Обрываю цитату на полуслове, иначе текст приобретет чересчур специальный характер. Интересующиеся могут продолжить изучение вопроса по комментарию к «Народным русским сказкам» А. Н. Афанасьева в серии «Литературные памятники» (т. II. М., 1985).
Как соотносится волшебное зеркальце афанасьевских сказок с историей материальной культуры? Или, говоря по-другому, в какой мере влияют на фольклор конкретные изменения бытовой конъюнктуры, способен ли он быстро реагировать на появление новой промышленной продукции, в частности, на замечательное монопольное изделие венецианских мануфактур — зеркала?

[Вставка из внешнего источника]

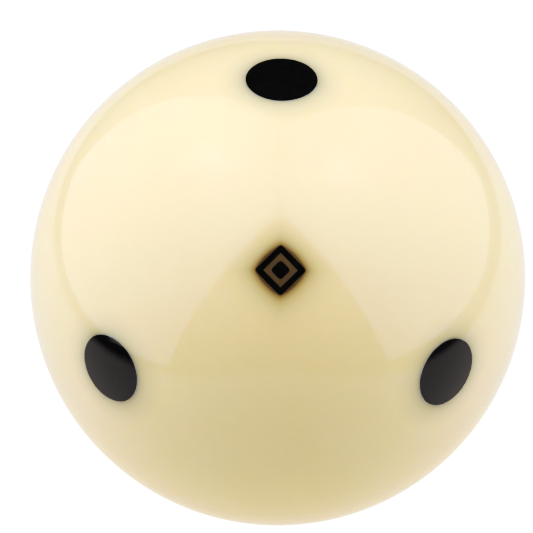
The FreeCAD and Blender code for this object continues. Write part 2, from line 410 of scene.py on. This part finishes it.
def maths(tree, operation, first, second=0.0):
    return addNode(tree, "ShaderNodeMath", {"operation": operation}, {0: first, 1: second}).outputs[0]


def fade(tree, value, low, high, atLow, atHigh):
    # a smooth step between two values of the input
    inputs = {"Value": value, "From Min": low, "From Max": high, "To Min": atLow, "To Max": atHigh}
    step = addNode(tree, "ShaderNodeMapRange", {"interpolation_type": "SMOOTHSTEP"}, inputs)
    return step.outputs["Result"]


def ramp(tree, value, low, high):
    # a straight rise from 0 to 1
    inputs = {"Value": value, "From Min": low, "From Max": high}
    return addNode(tree, "ShaderNodeMapRange", {}, inputs).outputs["Result"]


# a mix node's colour sockets share their names with others, so they go by number:
# 6 and 7 are its two colour inputs, and 2 is its colour output
def multiply(tree, colour, other):
    settings = {"data_type": "RGBA", "blend_type": "MULTIPLY", "clamp_factor": False}
    return addNode(tree, "ShaderNodeMix", settings, {"Factor": 1.0, 6: colour, 7: other}).outputs[2]


def blendColours(tree, share, first, second):
    mix = addNode(tree, "ShaderNodeMix", {"data_type": "RGBA"}, {"Factor": share, 6: first, 7: second})
    return mix.outputs[2]


glossDetail = {
    "noiseRoughness": 0.55,
    "scuffDetail": 3,
    "waveDetail": 2,
    "streaks": ((1, 26, 5), (5, 1, 26), (26, 5, 1)),    # how fine the scuffs are along X, Y and Z
    "scuffLine": (0.60, 0.72),     # how far up its noise a scuff begins, and where it is deepest
    "scuffDepth": 0.25,            # beside the waves
    "waveSize": 0.45,
    "bumpStrength": 0.25,
    "bumpHeight": 0.000012,
    "ior": 1.5,
}


def ballPlaces(tree):
    # where a point of the resin is, with the radius of the ball as the unit
    coordinates = tree.nodes.new("ShaderNodeTexCoord").outputs["Object"]
    scale = {"Vector": coordinates, "Scale": 1 / ballRadius}
    return addNode(tree, "ShaderNodeVectorMath", {"operation": "SCALE"}, scale).outputs[0]


def cloud(tree, places, size, detail, stretch=(1, 1, 1)):
    shaped = addNode(tree, "ShaderNodeMapping", {}, {"Vector": places, "Scale": stretch}).outputs[0]
    rough = glossDetail["noiseRoughness"]
    inputs = {"Vector": shaped, "Scale": 1 / size, "Detail": detail, "Roughness": rough}
    return addNode(tree, "ShaderNodeTexNoise", {}, inputs).outputs["Fac"]


def scuffs(tree, places, finish):
    # hair-fine marks left by polishing and play: thin streaks that run three ways
    streaks = None
    begin, deepest = glossDetail["scuffLine"]
    for stretch in glossDetail["streaks"]:
        streak = cloud(tree, places, finish["scuffSize"], glossDetail["scuffDetail"], stretch)
        line = fade(tree, streak, begin, deepest, 0, 1)
        streaks = line if streaks is None else maths(tree, "MAXIMUM", streaks, line)
    return streaks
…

В нашем распоряжении имеется, например, такая любопытная дата: только что упоминавшийся как один из источников «волшебного зеркальца» «Пентамерон» Д. Базиле, простолюдина, подражавшего Боккаччо, вышел в 1634–1636 годах. Как раз к этому периоду относится и наиболее яркий эпизод приятия зеркала живописью: в 1640 году Веласкес пишет свою «Венеру с зеркалом», а в 1651 году — «Менины», другую картину, где зеркалу придается важнейший изобразительный и, более того, философский смысл. Такие совпадения позволяют дивиться причудам теории вероятностей, но в строго научном плане дают лишь одно: право на вывод, что эстетическое сознание человечества включает зеркало в свой активный образный репертуар к началу семнадцатого века (кстати, шекспировский Цимбелин «работает» на эту же концепцию).
Однако самый принцип отражения, как мы могли убедиться на примере Нарцисса, проникает в мифологическое сознание много раньше. Неудивительно, что в глубокой древности ищет корни «зеркальных мотивов». В. Я. Пропп.
Наиболее интересные (хотя и не бесспорные) мысли на сей счет он излагает в «Исторических корнях волшебной сказки» по ходу рассуждений о «прятках».
Сперва, как обычно у Проппа, обстоятельно обрисовывается сюжетная экспозиция: «Настоящий герой оборачивается горностаем, соколом и т. д…Чаще эти задачи задаются не царем, а царевной, женой героя, улетевшей от него и находящейся в тридесятом царстве. Эта форма трудной задачи типична для такой ситуации».
И вот раздумья фольклориста (как и действия сказочных персонажей, его волнующих) достигают кульминации — и на передний план торжественно выплывает зеркало: «Обычно герой два раза обнаруживается царевной, а на третий прячется удачно. Царевна находит его, глядя в волшебное зеркало или в волшебную книгу; герой прячется удачно, скрываясь за зеркалом или, обернувшись булавкой, в самой книге».
А за сим следуют другие немаловажные для нас тезисы: «Разгадка этого явления не совсем легка. Несомненно, что зеркало и книга — явления более поздние и заменившие собой какой-то другой бывший до них способ открытия героя». Цитируется мнение, что прятки представляют собой «метафору погружения в преисподнюю, в небытие, скрывание…», что «зеркало пришло на смену небу». И делается вывод: «В сказке герой чаще всего в первый раз скрывается в поднебесье, унесенный орлом. Туда, в отражении зеркала, направляет свой взор царевна… Можно понять дело так, что герой должен обладать искусством стать невидимым. Эта невидимость есть свойство обитателей преисподней. Шапка-невидимка есть дар Аида»[16].
Аргументация В. Я. Проппа убедительна тем, что красива, а не тем, что весома. Что ж, красота — категория эстетически существенная (хотя не всегда, как, допустим, сейчас, решающая).
Тревожит в аргументации Проппа разве что сопоставимая с фрейдовской (или с марровской) аксиоматическая тональность: оно так, потому оно так, а не иначе. Впрочем, и возразить я ничего не могу. Могу только кое-что добавить — причем в том же аксиоматическом ключе: на теоремы моих (да и наших общих) познаний по мифологическим вопросам не хватит.
Волшебному зеркальцу под силу трансформировать обратную связь — в прямую, отражение облечь плотью, сделать реальностью. Однако этот свой дар оно применяет очень осторожно, словно свято соблюдает некое табу. Думаю, что здесь и в самом деле действует запрет, восходящий к кодексам античной преисподней (вспомним миф об Орфее и Эвридике, которую герой не смог забрать из Аида, потому что оглянулся на нее вопреки правилам).
Не по этой ли причине свою функцию переправы — умственной, прикидочной, «в мечтах» — зеркала выполняют лишь частично, по принципу улицы с односторонним движением: оттуда идет отражение (реже — звук), туда — ничего: ни света, ни цвета, ни звука. Нужно вмешательство авторской воли, чтобы положение изменилось. И оно меняется в литературной сказке.